Getting the Family’s Blessing
The WAVES posters not only appealed to a woman’s sense of duty, but also to a family’s sense of pride.
Most of my friends – you had to be twenty to go in. Your brothers could go in at eighteen. And so I had a lot of friends that spent their nineteenth year trying to persuade the old man to sign for you. “What about Rosie O’Donnell’s father letting her join the Marines and you don’t mean to say the O’Donnells have more moxie than the Dermodys?!” It was a campaign.
– Josette Dermody Wingo, World War II Navy WAVE
We had some guests for dinner and the lady of the couple was a retired elementary school teacher. My dad said, “I don’t know if I want to sign this or not. I don’t know if I want her to get into a group that’s all kinds of people. They might not be brought up the way she was brought up. I don’t know if I want her to rub elbows with all those kinds of people.” And this teacher friend of theirs said, “Don’t worry about her, Walter. She will gravitate towards the kind of person she is.” That’s very true. The friends I made in my three and a half years in the Navy were all brought up pretty much the way I was.
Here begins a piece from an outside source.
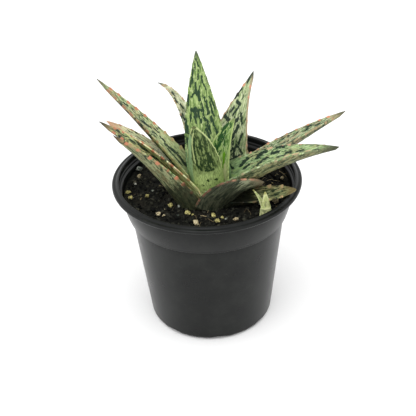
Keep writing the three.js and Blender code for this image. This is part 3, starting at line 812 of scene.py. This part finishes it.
def grain_material():
    m = new_material("perlite")
    place = m.add("ShaderNodeTexCoord", "Object")
    pores = m.noise(place, 1400, 3, 0.6)
    blotches = m.noise(place, 500, 2)
    base = m.mix(m.ramp(pores, 0.35, 0.65), colour(120, 110, 62), colour(212, 204, 136))
    tan = m.mix(m.ramp(pores, 0.35, 0.65), colour(120, 102, 66), colour(214, 202, 166))
    grey = m.mix(m.ramp(blotches, 0.45, 0.55), colour(74, 82, 74), colour(168, 172, 160))
    base = m.mix(m.ramp(m.fact("tone"), 0.3, 0.4), base, tan)
    base = m.mix(m.ramp(m.fact("tone"), 0.5, 0.6), base, grey)
    base = m.mix(m.ramp(m.fact("tone"), 0.8, 0.9), base, colour(190, 190, 178))
    normal = m.bump(pores, 0.6, 0.4)
    return m.finish(Base_Color=base, Roughness=0.85, Normal=normal, Specular_IOR_Level=0.2)


def fibre_material():
    m = new_material("fibres")
    base = m.mix(m.fact("tone"), colour(60, 50, 36), colour(176, 160, 122))
    return m.finish(Base_Color=base, Roughness=0.8, Specular_IOR_Level=0.2)


def stem_material():
    m = new_material("stem")
    place = m.add("ShaderNodeTexCoord", "Object")
    upright = m.add("ShaderNodeMapping", values={"Vector": place, "Scale": (1, 1, 0.2)})
    fibres = m.noise(upright, 900, 3, 0.6)
    base = m.mix(m.ramp(fibres, 0.4, 0.62), colour(92, 118, 62), colour(170, 184, 120))
    return m.finish(Base_Color=base, Roughness=0.6, Normal=m.bump(fibres, 0.4, 0.3))


# Pot and mix


def arc(centre_radius, centre_height, radius, start, end, steps):
    angles = np.radians(np.linspace(start, end, steps + 1))
    return [(centre_radius + radius * math.cos(a), centre_height + radius * math.sin(a)) for a in angles]


def inner_radius(height):
    """Radius of the pot's inner wall at a height."""
    collar_top = POT_HEIGHT - 6
    if height >= STEP_HEIGHT + 1.6:
        t = min((height - STEP_HEIGHT - 1.6) / (collar_top - STEP_HEIGHT - 1.6), 1)
        low = COLLAR_FOOT - WALL
        return low + (FLANGE_INNER - 1.7 - low) * math.sin(t * math.pi / 2)
    t = max(height - FOOT_ROUND, 0) / (STEP_HEIGHT - FOOT_ROUND)
    return FOOT_RADIUS - WALL + (BODY_TOP - FOOT_RADIUS) * t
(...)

– Joyce Fish Sherwood, World War II Navy WAVE
I Can Do That!
I went down to the recruiting office with this friend who was going in. She was determined. She was from this small town in Northern Wisconsin, you know. All these people who were coming here, to Milwaukee to get jobs that were available. And so I went with her. And that in the recruiting office was where I saw these pictures of all the wonderful things you could do. And I saw this Navy control tower operator. And I thought, “Oh Violet, I think I can do that!”